Besides, there’s now a view that the deities who anchor the news are irreplaceable. Such is their (inflated) stature, who could possibly fill their shoes? “I can’t see anyone out there who could even approach Peter’s stature,” an ABC producer told Kurtz. In time, each will be consigned to his own mausoleum.

NIXON COUNTRY: About California’s gubernatorial campaign, there are two schools of thought. Bill Simon has a chance; he doesn’t have the chance of a snowball in hell. The former school is well represented on National Review Online. The latter already has been endorsed on the Wall Street Journal’s op-ed page by California insider Joel Kotkin. In a rather odd piece, Kotkin pays next to no attention to Simon. Instead, his focus is on incumbent Democrat Gray Davis, and it’s not a pretty picture:

“California may remain the nation’s most dynamic economic, cultural and technological center, but its politics are devolving into a idealess quagmire at an alarming rate.

“Call it the Graying of California. Over the past several decades, idea-driven politics have given way to a de facto one-party state — much like the old PRI-dominated Mexico, or American flyspecks like Rhode Island and Hawaii. California Democrats hold all but one statewide office and enjoy lopsided majorities in both legislative houses. All the primary power groups, from big business and labor to various ‘issue’ lobbies, what might be called ‘pay to play’ Democrats, are on the team.”

In this climate, in which the ruthless Gray does nothing but fundraise and intimidate potential critics into silence and accommodation, an inexperienced opponent like Simon will supposedly make no headway.

In his depression Kotkin fails to develop one of his most interesting observations: “Mr. Davis may in fact be among the most detested political figures — particularly within his own party — in recent memory.”

It’s one thing if California conservatives are said to “hate” Davis, as the USC political scientist Sherry Bebitch Jeffe repeats in most every soundbite she gives the L.A. Times and other California papers. But it’s also apparent that California liberals have no use for Davis either. “He has no sympathy for anyone,” one major Democratic fundraiser told yesterday’s New York Times, which noted that Mr. Davis has too often refused to stand for liberal principles, like opposing the death penalty.” A fine recent story in the New Republic, which detailed Davis’s apparatchik liked climb since his days as Jerry Brown’s chief of staff, also made clear this nerdy cold fish just doesn’t have the right personality stuff.

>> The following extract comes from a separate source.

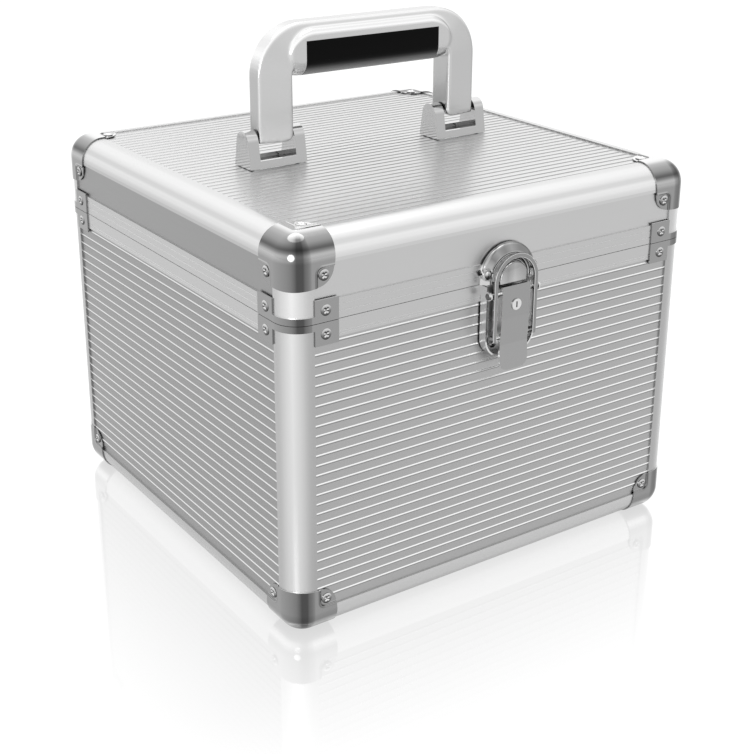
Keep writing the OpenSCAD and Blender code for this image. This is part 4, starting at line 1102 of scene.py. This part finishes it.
@dataclass
class CarriedNodes:
    """The nodes that stay as they are and get a finish and eased edges."""

    finish: Material
    nodes: Sequence[str]
    ease_mm: float = 0.0
    wide_ease_mm: float = 0.5
    crease: float = 40.0

    def dress(self) -> None:
        """Puts the finish on every node and rounds its sharp edges a little."""
        for name in self.nodes:
            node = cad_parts[name]
            node.data.materials.clear()
            node.data.materials.append(self.finish)
            if self.ease_mm:
                bevel = node.modifiers.new("eased_edges", "BEVEL")
                bevel.width = self.ease_mm * MM
                bevel.segments = 2 if self.ease_mm < self.wide_ease_mm else 4
                bevel.limit_method = "ANGLE"
                bevel.angle_limit = math.radians(self.crease)
            LOG.info("dressed %s", name)


# ---- the case

# Painted reflection: dark and bright bands round chrome, as the skin turns seen from above.
CHROME_PAINTED_ROUND: Stops = ((0.0, 228), (0.05, 205), (0.15, 180), (0.26, 160), (0.33, 124), (0.53, 124),
                       (0.6, 160), (0.7, 190), (0.805, 206), (0.886, 215), (1.0, 229))

# Each finish by the short name that the pieces and nodes ask for. Real die lines, brush lines and blasting
# grit are finer than a tenth of a millimetre and would not show, so they are drawn 0.3 to 0.8 mm wide.
# The metals' greys are painted light, shade and reflection that follow the turn of their skin.
FINISHES: dict[str, Finish] = {
    # Painted highlight on each rib's upper flank, painted shade on its lower one.
    "sheet": RolledAluminiumSheet("rolled_aluminium", 0.34, (
        (Turn.HEIGHT, ((-0.6, 122), (-0.2, 146), (-0.05, 165), (0.05, 169), (0.2, 210), (0.5, 255))),
        (Turn.ACROSS, ((-1.0, 228), (-0.3, 255)))), (40.0, 40.0, 0.3), 0.06),
    # Painted highlight on the ribs' back flanks, painted shade on the front ones.
    "top_sheet": RolledAluminiumSheet("rolled_aluminium_top", 0.3, (
        (Turn.DEPTH, ((-0.6, 160), (-0.12, 217), (0.0, 236), (0.12, 246), (0.6, 255))),),
        (40.0, 40.0, 0.3), 0.06),
    # Painted shade: darkest on the left side, darker on the right than in front.
    "band": AnodisedAluminium("rolled_band", 0.36, (
        (Turn.ACROSS, ((-1.0, 149), (-0.5, 176), (0.0, 188), (1.0, 172))),), (30.0, 30.0, 0.4)),
    # Painted shade: darker seen square on, brighter round the corner and on the left.
    "post": AnodisedAluminium("anodised_post", 0.3, (
        (Turn.CORNER, ((0.707, 214), (0.866, 204), (0.94, 194), (0.985, 182), (1.0, 176))),
        (Turn.ACROSS, ((-1.0, 255), (-0.4, 252), (0.0, 243)))), (0.6, 0.6, 200.0), bump=0.03),
    # The same painted shade, a little paler.
    "lid_post": AnodisedAluminium("anodised_lid_post", 0.3, (
        (Turn.CORNER, ((0.707, 219), (0.866, 213), (0.94, 206), (0.985, 195), (1.0, 187))),),
        (0.6, 0.6, 200.0), bump=0.03),
    # Painted highlights: two bright lines run along the rounded extrusion, with painted shade below.
    "edge": AnodisedAluminium("anodised_edge", 0.3, (
        (Turn.HEIGHT, ((-1.0, 150), (-0.5, 185), (0.0, 194), (0.12, 213), (0.25, 232), (0.4, 236),
                       (0.5, 217), (0.6, 216), (0.7, 233), (0.85, 243), (0.95, 241), (1.0, 229))),
        (Turn.ACROSS, ((-1.0, 237), (-0.97, 245), (-0.9, 252), (-0.55, 254), (0.0, 255), (1.0, 250)))),
        (200.0, 0.6, 0.6)),
    # Painted light and shade: a thin darker line between two bright lips.
    "rim": AnodisedAluminium("anodised_rim", 0.3, (
        (Turn.HEIGHT, ((-0.5, 226), (-0.1, 205), (0.0, 190), (0.1, 215), (0.5, 250))),
        (Turn.ACROSS, ((-1.0, 248), (0.0, 246), (1.0, 246)))), (60.0, 60.0, 0.5)),
    # Painted reflection: dark and bright bands from the foot up to white on top.
    "chrome": ChromedSteel("chromed_steel", 0.1, (
        (Turn.HEIGHT, ((-1.0, 84), (-0.93, 34), (-0.8, 34), (-0.72, 96), (-0.64, 190), (-0.54, 214),
                       (-0.42, 176), (-0.3, 142), (-0.1, 152), (0.0, 160), (0.05, 170), (0.15, 190),
                       (0.25, 207), (0.3, 201), (0.39, 153), (0.48, 108), (0.53, 117), (0.61, 147),
                       (0.7, 172), (0.78, 184), (0.85, 190), (0.91, 196), (0.944, 218), (0.97, 242),
                       (1.0, 255))),
        (Turn.ROUND, CHROME_PAINTED_ROUND))),
    # Painted reflection: mid grey seen square on, bright where the plate turns.
    "clasp": ChromedSteel("chromed_clasp", 0.1, (
        (Turn.HEIGHT, ((-1.0, 240), (-0.3, 255), (-0.08, 164), (0.0, 162), (0.08, 164), (0.3, 255))),
        (Turn.ROUND, CHROME_PAINTED_ROUND))),
    # Soft bands of painted light and shade stand up round the cone.
    "hood": ChromedSteel("chromed_catch", 0.12, (
        (Turn.HEIGHT, ((-1.0, 140), (-0.3, 180), (0.0, 205), (0.2, 190), (0.4, 200), (0.56, 176),
                       (0.7, 205), (1.0, 245))),
        (Turn.ACROSS, ((-1.0, 250), (-0.6, 246), (-0.5, 225), (-0.42, 170), (-0.3, 222), (-0.15, 195),
                       (0.0, 224), (0.2, 196), (0.4, 168), (0.6, 180), (1.0, 235))))),
    # Satin chrome, nearly white, with painted shade below and a painted dark band where it faces left.
    "bright": ChromedSteel("bright_chrome", 0.28, (
        (Turn.HEIGHT, ((-1.0, 205), (-0.3, 222), (0.0, 230), (1.0, 250))),
        (Turn.ACROSS, ((-1.0, 255), (-0.7, 190), (-0.4, 236), (0.0, 232), (1.0, 245))))),
    # Round wire: a painted highlight line beside a painted dark one.
    "wire": ChromedSteel("chromed_wire", 0.1, (
        (Turn.DEPTH, ((-1.0, 136), (-0.95, 160), (-0.84, 255), (-0.68, 130), (-0.5, 72), (-0.2, 150),
                      (1.0, 150))),)),
    # Brushed before plating, with streaks along it; painted shade makes it greyer where it faces forwards and
    # downwards.
    "lever": ChromedSteel("brushed_lever", 0.16, (
        (Turn.DEPTH, ((-1.0, 152), (-0.8, 190), (-0.4, 240), (0.2, 255))),
        (Turn.HEIGHT, ((-1.0, 170), (-0.3, 226), (-0.1, 250), (0.0, 246), (0.06, 255)))),
        (0.5, 6.0, 12.0), 0.04),
    # Painted light and shade: darker below and where it faces front or back, bright bands above.
    "plate": ChromedSteel("chromed_bracket", 0.12, (
        (Turn.HEIGHT, ((-1.0, 130), (-0.2, 185), (0.0, 210), (0.2, 232), (0.4, 255), (0.6, 225),
                       (0.8, 250), (1.0, 240))),
        (Turn.DEPTH, ((-1.0, 200), (-0.6, 240), (0.0, 255), (0.6, 240), (1.0, 200))))),
    # Bright zinc on screws, rivets and pins: painted shade below, painted highlight above.
    "zinc": ChromedSteel("zinc_screws", 0.14, (
        (Turn.HEIGHT, ((-1.0, 24), (-0.3, 56), (-0.08, 100), (0.0, 126), (0.25, 206), (0.6, 255))),),
        spread=0.04),
    # Blasted casting, etched: soft and pale, with an even grain; painted highlights on its rounds, painted
    # shade below and towards the right.
    "satin": AnodisedAluminium("satin_handle", 0.2, (
        (Turn.HEIGHT, ((-1.0, 150), (-0.5, 180), (-0.2, 197), (0.0, 206), (0.1, 214), (0.22, 240),
                       (0.4, 255), (0.5, 250), (0.6, 240), (0.7, 240), (0.8, 252), (0.92, 253),
                       (1.0, 250))),
        (Turn.CORNER, ((0.707, 255), (0.9, 255), (0.96, 243), (0.99, 237), (1.0, 234))),
        (Turn.ACROSS, ((-1.0, 238), (-0.9, 255), (0.06, 255), (0.14, 242), (0.4, 208), (1.0, 200)))),
        (0.8, 0.8, 0.8)),
    # Painted sheen: grey where the insert curls under, black on top.
    "black": GlossAbs("black_abs", 0.2, ((-0.9, 132), (-0.7, 124), (-0.55, 98), (-0.4, 56), (-0.25, 22),
                                         (-0.1, 8), (0.0, 2))),
    "foam": EvaFoam("eva_foam", 0.95),
}

# The nodes that stay as they are: their finish, how far their edges are eased in millimetres, and names.
CARRIED = (
    ("sheet", 0.0, ["base_floor_panel"]),
    ("band", 0.0, ["lid_front_band", "lid_back_band", "lid_left_band", "lid_right_band"]),
    ("post", 0.25, [f"base_post_{place}" for place in PLACES]),
    ("lid_post", 0.25, ["lid_posts"]),
    ("edge", 0.25, ["base_edges", "lid_edges"]),
    ("rim", 0.0, ["base_rim", "lid_rim"]),
    ("clasp", 0.3, ["base_clasps", "lid_clasps"]),
    ("chrome", 0.3, ["hinge_base_leaves", "hinge_lid_leaves"]),
    ("bright", 0.25, ["latch_base", "lock_plug"]),
    ("wire", 0.8, ["latch_bail"]),
    ("lever", 0.2, ["latch_lever"]),
    ("plate", 0.3, ["handle_bracket_left", "handle_bracket_right", "handle_backing_plates"]),
    ("zinc", 0.0, ["latch_base_rivets", "latch_catch_rivets", "hinge_base_rivets", "hinge_lid_rivets",
                   "latch_lever_pin", "latch_bail_studs", "hinge_pins", "handle_pins", "lock_cam"]),
    ("foam", 0.0, ["base_floor_lining", "base_wall_lining", "lid_top_lining", "lid_wall_lining"]),
)


def build_pieces(look: dict[str, Material]) -> None:
    """Builds the pieces that are modelled in full.

    Args:
        look: the materials by their short names.
    """
    for side in (Side.FRONT, Side.BACK, Side.LEFT, Side.RIGHT):
        RibbedBoard(side, f"base_{side.name.lower()}_panel", "ribbed_board", "case", look["sheet"]).build()
    RibbedBoard(Side.TOP, "lid_top_panel", "top_board", "lid", look["top_sheet"], pitch=6.25).build()
    for half, body in (("base", "case"), ("lid", "lid")):
        for place in PLACES:
            BallCorner(f"{half}_corner_{place}", body, look["chrome"]).build()
        for kind in ("corner", "clasp"):
            ScrewHeads(f"{half}_{kind}_screws", body, look["zinc"]).build()
    casting = HandleCasting(look["satin"])
    casting.build()
    GripInsert(look["black"], casting).build()
    LatchCatch(look["hood"]).build()


def dress_nodes(look: dict[str, Material]) -> None:
    """Dresses the nodes that stay as they are.

    Args:
        look: the materials by their short names.
    """
    for name, ease_mm, nodes in CARRIED:
        CarriedNodes(look[name], nodes, ease_mm).dress()


def main() -> None:
    """Builds the studio and the case's finishes and pieces."""
    logging.basicConfig(level=logging.INFO, format="%(message)s")
    Studio().build()
    look = {name: finish.build() for name, finish in FINISHES.items()}
    build_pieces(look)
    dress_nodes(look)


if __name__ == "__main__":
    main()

In his latest syndicated column (no link yet available), Mark Shields, of all people, writes rather witheringly about the California incumbent:

“Davis, who … has failed to capture the imagination of the state’s citizens, is now widely regarded as a tough, take-no-prisoners politician. Democratic activist Tom Higgins, an unenthusiastic backer of the governor, observes sadly, ‘Gray Davis is our Nixon.’

“Davis is what former House speaker Newt Gingrich once told me he feared most politically: ‘a double-death Democrat’ — aggressively endorsing capital punishment and zealous in his unfettered support for abortion…”

If as doctrinaire a Democrat as Shields gets the creeps when the subject is “double death” Gray Davis, one has to assume Bill Simon has a fighting chance. If memory serves, Mexico’s PRI was defeated last time around.